[JSON records of objects]
════
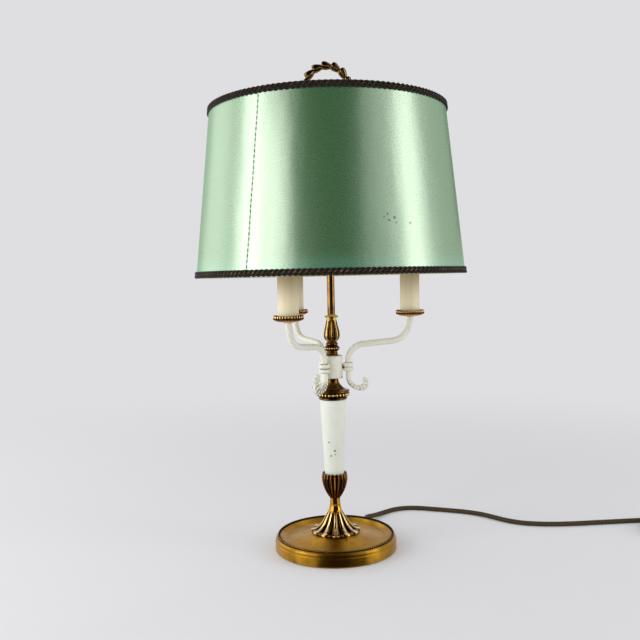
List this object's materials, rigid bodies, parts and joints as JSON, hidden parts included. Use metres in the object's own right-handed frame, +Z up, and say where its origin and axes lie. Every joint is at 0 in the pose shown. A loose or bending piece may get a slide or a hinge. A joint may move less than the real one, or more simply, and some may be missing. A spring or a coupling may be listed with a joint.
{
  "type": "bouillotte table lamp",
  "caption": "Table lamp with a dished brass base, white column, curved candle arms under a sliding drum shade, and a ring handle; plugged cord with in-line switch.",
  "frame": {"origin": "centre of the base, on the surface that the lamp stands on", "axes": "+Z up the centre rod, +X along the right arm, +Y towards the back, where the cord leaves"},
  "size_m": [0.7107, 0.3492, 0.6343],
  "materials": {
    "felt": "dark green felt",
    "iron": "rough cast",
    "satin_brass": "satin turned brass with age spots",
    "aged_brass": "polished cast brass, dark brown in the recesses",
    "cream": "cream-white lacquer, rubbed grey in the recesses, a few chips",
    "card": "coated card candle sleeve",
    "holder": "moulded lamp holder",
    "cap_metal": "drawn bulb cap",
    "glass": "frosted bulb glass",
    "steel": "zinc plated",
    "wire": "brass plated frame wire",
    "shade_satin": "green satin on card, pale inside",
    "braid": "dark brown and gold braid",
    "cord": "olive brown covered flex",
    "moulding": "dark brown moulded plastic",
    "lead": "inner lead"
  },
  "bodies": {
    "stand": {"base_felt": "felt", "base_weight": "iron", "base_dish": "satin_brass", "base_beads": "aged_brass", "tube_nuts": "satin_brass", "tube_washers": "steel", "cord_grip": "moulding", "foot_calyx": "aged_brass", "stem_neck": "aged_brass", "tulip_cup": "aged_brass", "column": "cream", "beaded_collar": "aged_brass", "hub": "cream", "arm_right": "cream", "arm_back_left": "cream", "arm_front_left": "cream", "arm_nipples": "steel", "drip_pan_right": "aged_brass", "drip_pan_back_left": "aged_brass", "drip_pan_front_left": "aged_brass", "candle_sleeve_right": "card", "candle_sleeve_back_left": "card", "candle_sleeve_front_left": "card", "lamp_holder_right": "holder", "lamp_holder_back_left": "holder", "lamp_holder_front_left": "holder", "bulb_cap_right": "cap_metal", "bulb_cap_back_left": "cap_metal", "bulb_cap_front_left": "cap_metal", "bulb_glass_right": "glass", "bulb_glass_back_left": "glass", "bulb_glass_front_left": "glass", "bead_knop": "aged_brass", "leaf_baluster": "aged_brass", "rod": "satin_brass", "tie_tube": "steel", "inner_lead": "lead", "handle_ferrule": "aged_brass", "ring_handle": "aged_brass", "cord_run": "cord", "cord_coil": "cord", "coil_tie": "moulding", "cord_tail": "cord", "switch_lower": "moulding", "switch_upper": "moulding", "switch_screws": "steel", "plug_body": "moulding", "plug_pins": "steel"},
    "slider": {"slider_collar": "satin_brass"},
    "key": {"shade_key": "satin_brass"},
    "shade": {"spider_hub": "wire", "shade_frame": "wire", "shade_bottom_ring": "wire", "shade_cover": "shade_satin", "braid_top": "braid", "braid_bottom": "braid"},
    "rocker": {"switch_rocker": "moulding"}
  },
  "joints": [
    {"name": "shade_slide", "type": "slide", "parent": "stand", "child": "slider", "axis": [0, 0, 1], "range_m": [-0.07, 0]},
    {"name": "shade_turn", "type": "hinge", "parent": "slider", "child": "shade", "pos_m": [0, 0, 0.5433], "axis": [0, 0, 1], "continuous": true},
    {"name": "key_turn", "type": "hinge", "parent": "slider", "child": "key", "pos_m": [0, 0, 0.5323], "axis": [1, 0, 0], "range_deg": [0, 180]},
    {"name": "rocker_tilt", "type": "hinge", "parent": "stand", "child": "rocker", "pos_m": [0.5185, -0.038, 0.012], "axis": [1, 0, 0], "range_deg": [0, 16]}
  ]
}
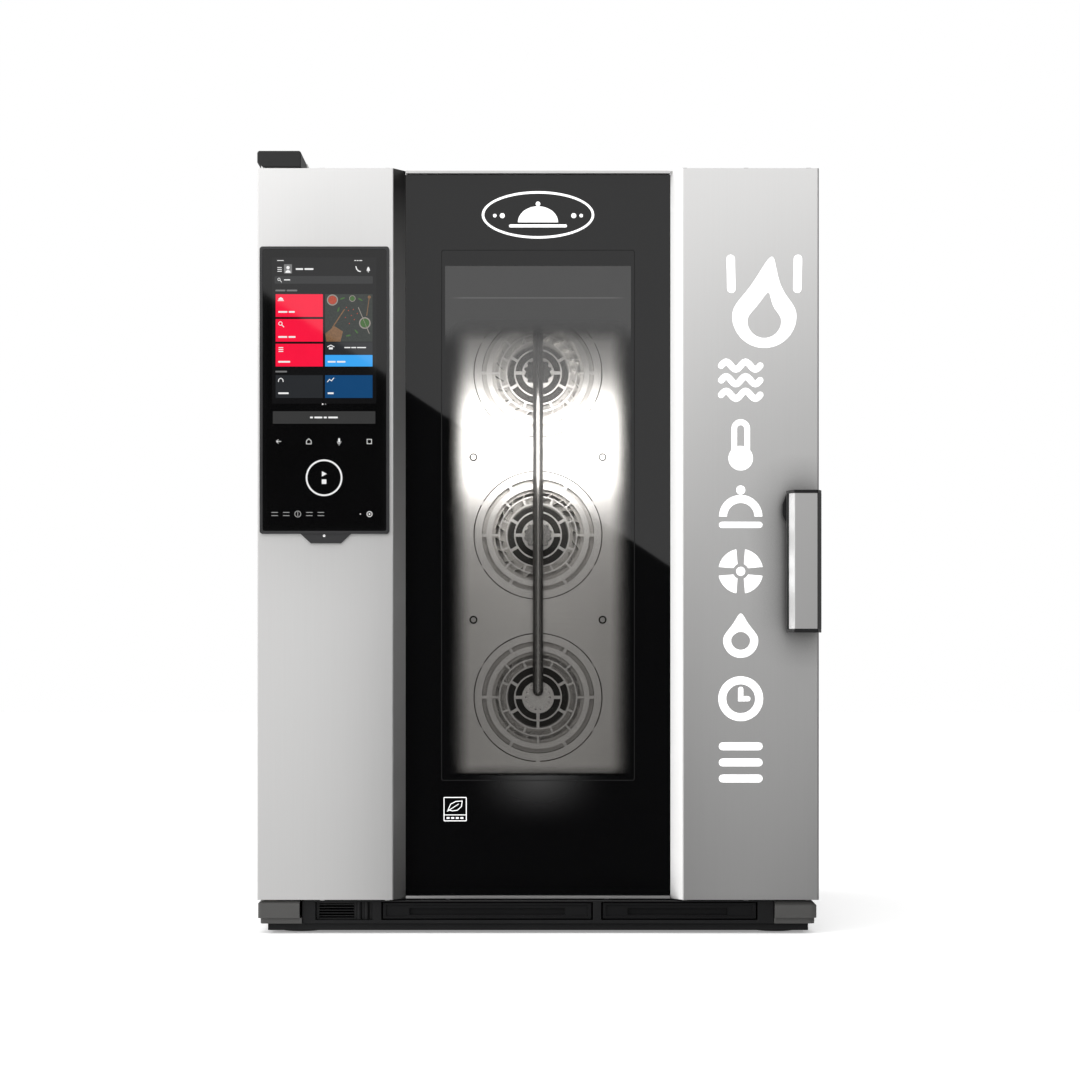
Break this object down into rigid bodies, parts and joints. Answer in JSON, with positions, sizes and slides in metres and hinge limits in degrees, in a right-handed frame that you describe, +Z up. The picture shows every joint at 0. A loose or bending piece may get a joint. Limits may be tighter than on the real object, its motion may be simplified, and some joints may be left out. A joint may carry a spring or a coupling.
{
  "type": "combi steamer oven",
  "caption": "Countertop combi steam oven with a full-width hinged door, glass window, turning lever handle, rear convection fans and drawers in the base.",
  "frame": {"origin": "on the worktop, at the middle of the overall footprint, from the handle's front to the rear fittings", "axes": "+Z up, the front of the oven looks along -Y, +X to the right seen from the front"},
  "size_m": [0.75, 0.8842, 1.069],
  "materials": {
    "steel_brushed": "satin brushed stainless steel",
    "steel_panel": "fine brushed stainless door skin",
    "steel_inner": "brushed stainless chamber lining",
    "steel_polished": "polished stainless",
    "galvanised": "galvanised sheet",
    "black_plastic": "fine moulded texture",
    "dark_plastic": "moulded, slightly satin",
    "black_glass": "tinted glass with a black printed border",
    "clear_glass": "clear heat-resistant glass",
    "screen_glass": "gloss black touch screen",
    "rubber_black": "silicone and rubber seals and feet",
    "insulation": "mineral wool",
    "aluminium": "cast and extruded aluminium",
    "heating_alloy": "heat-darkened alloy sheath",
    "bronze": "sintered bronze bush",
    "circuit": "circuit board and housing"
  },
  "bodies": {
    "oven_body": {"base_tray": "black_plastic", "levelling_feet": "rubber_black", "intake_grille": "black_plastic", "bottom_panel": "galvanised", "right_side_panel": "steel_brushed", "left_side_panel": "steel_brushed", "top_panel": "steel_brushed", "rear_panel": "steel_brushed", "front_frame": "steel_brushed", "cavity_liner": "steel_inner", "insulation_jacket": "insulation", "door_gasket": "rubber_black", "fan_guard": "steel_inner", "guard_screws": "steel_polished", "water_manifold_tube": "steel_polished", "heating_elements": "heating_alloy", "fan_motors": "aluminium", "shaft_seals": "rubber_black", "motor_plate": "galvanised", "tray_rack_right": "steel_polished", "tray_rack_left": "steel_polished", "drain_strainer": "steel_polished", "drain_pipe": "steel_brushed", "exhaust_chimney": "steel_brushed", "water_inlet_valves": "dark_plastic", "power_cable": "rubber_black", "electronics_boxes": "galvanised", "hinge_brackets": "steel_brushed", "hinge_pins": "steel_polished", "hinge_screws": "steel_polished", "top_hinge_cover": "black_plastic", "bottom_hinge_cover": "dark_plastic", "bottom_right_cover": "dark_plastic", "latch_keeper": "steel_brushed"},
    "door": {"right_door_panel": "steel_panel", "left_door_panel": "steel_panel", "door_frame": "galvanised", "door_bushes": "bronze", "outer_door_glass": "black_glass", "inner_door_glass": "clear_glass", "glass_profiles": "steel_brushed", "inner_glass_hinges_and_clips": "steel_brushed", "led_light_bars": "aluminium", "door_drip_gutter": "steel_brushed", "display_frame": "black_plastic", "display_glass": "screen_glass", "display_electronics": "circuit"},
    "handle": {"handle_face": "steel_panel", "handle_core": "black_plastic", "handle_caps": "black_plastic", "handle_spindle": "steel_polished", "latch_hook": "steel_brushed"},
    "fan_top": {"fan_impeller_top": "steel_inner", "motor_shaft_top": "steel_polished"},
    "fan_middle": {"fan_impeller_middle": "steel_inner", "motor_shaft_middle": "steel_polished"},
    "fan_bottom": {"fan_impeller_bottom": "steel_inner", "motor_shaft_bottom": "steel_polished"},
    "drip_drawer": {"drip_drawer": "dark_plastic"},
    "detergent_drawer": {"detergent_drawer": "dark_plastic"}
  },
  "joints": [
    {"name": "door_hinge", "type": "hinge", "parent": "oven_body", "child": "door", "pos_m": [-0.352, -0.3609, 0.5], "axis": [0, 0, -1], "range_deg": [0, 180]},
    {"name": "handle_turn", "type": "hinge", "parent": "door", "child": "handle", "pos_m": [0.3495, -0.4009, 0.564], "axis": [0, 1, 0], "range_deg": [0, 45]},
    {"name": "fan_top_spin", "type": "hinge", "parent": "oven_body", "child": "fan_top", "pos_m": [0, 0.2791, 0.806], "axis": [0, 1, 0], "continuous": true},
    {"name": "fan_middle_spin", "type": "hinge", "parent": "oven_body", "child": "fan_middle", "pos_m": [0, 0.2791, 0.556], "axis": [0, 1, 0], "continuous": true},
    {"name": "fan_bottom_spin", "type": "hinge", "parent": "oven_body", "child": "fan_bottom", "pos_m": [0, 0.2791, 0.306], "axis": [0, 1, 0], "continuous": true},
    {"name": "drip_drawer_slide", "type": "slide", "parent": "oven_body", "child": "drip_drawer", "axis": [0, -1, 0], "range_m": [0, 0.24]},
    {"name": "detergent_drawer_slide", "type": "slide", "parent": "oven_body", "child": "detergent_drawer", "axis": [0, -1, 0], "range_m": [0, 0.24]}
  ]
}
════
WHAT IS NEEDED:
How many lines in the records above contain the word "axes"? Reply with the number and nothing more.

WRITTEN ANSWER:
3